The Importance of Being Authentic

The Importance of Being Authentic

The Replacements’ Let It Be is abundant in “authenticity.” Should we care?

Written By

Colin Holter

As I prepare to leave Champaign-Urbana in a few weeks and move to Minneapolis for the summer, I’m faced with a number of difficult decisions vis-à-vis how many of my belongings will fit in my car. My furniture, by and large, won’t be making the trip. My audio gear will have to be packed carefully, but I think I have room for it. My television is a toss-up. However, one item that most definitely will be accompanying me on the trek from the Old Line State to the North Star State is my copy of Let It Be, the fourth and (in my opinion) greatest Replacements record and, as far as I know, the best piece of music to come out of Minneapolis, Purple Rain notwithstanding.

Ambassadors of the Twin Cities, the Replacements were among the drunkest bands of all time. But they had a kind of endearingly sloppy bravery—who else would name their album Let It Be? (Incidentally, I would note that critic Robert Christgau scored the Replacements’ offering higher than the Beatles.) The album is abundant in “authenticity,” a trait prized in rock and roll above almost all others. Whenever I listen to it, I take the opportunity to consider what we mean by “authenticity”—and whether it actually matters.

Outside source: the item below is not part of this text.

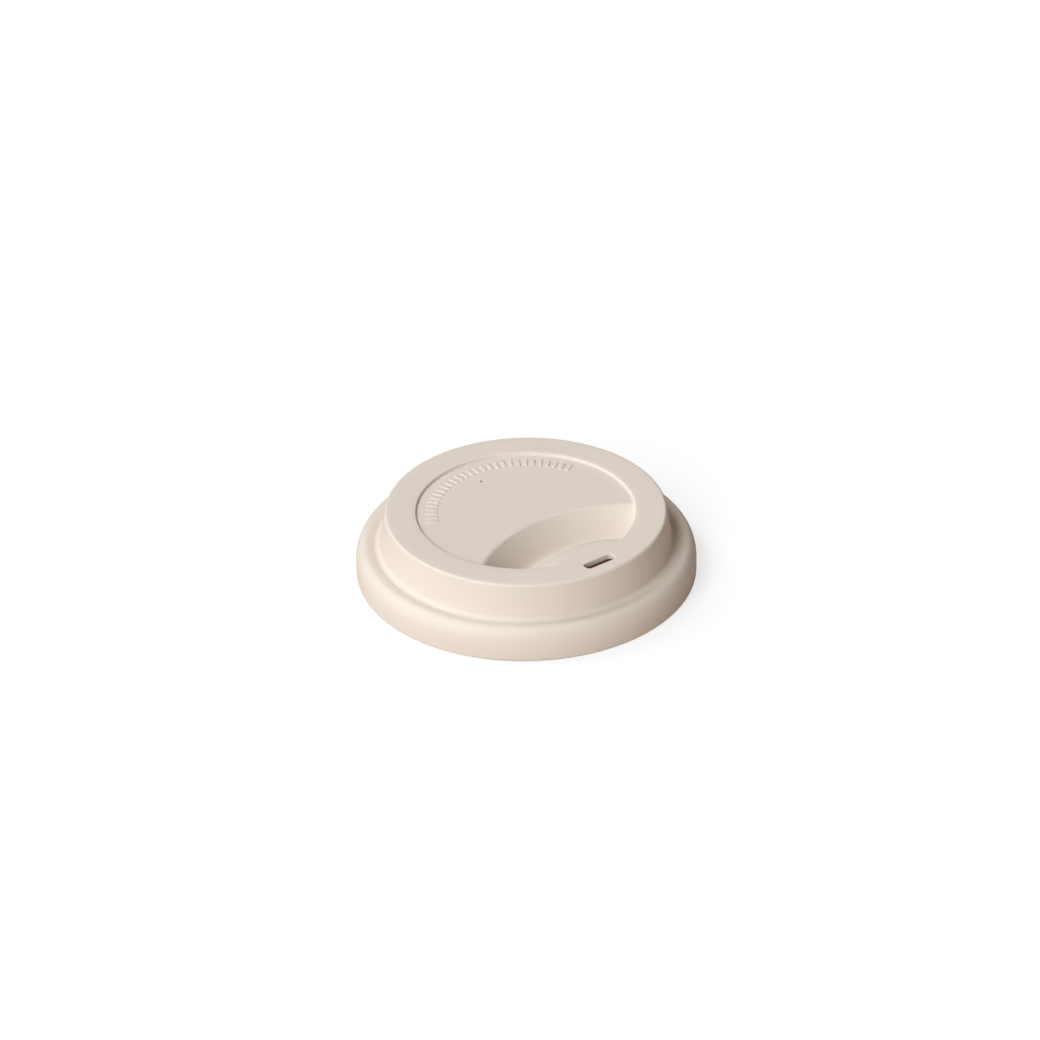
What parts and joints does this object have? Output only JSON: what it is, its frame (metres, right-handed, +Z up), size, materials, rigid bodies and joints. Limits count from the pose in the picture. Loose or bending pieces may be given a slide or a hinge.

The Beatles’ Let It Be was produced by Phil Spector and George Martin, two of the very first “over-producers.” Even though the tracking and mixing were undertaken with the finest-toothed combs that 3 Savile Row had to offer, there’s nothing qualitatively inauthentic about the record. In fact, when Let It Be…Naked (more or less a mix/master using Martin’s tapes but without Spector’s wall of sound) was released a few years back, I found it sort of underwhelming compared to the rich, baroque “original.” The Replacements record, on the other hand, is a noisy, out-of-tune, yowling, tempo-fluctuating mess. It’s an epitome of musical un-studiedness (although not of studied musical un-studiedness, which wasn’t perfected until the first Pavement LP). Peter Buck’s guitar solo on “I Will Dare” is probably the most technically accomplished thing on the entire album, and he wasn’t even in the band.

The bottom line, though, is that both pieces—and, for our purposes, these albums are indeed “pieces”—consist, planet-like, in layers upon layers of sedimented craft, of collective knowledge in the areas of songwriting, performance, engineering, and production, enclosing a magma mantle of abstractions like rhetoric and proportion. The distinction between the outermost crusts of these planets is substantial, but distance of both crusts from their cores of inarticulable human expressive impulse, super-rotating balls of metal that even move at different speeds from the surrounding strata, floating within but independent of the CDs in my glove compartment, is about the same.

Which record is more authentic, the Beatles’ or the Replacements’? I think it’s all an illusion. They’re both great pieces of work, and whether that greatness is deliberate (as in 1969) or accidental (as, perhaps, in 1984) is immaterial.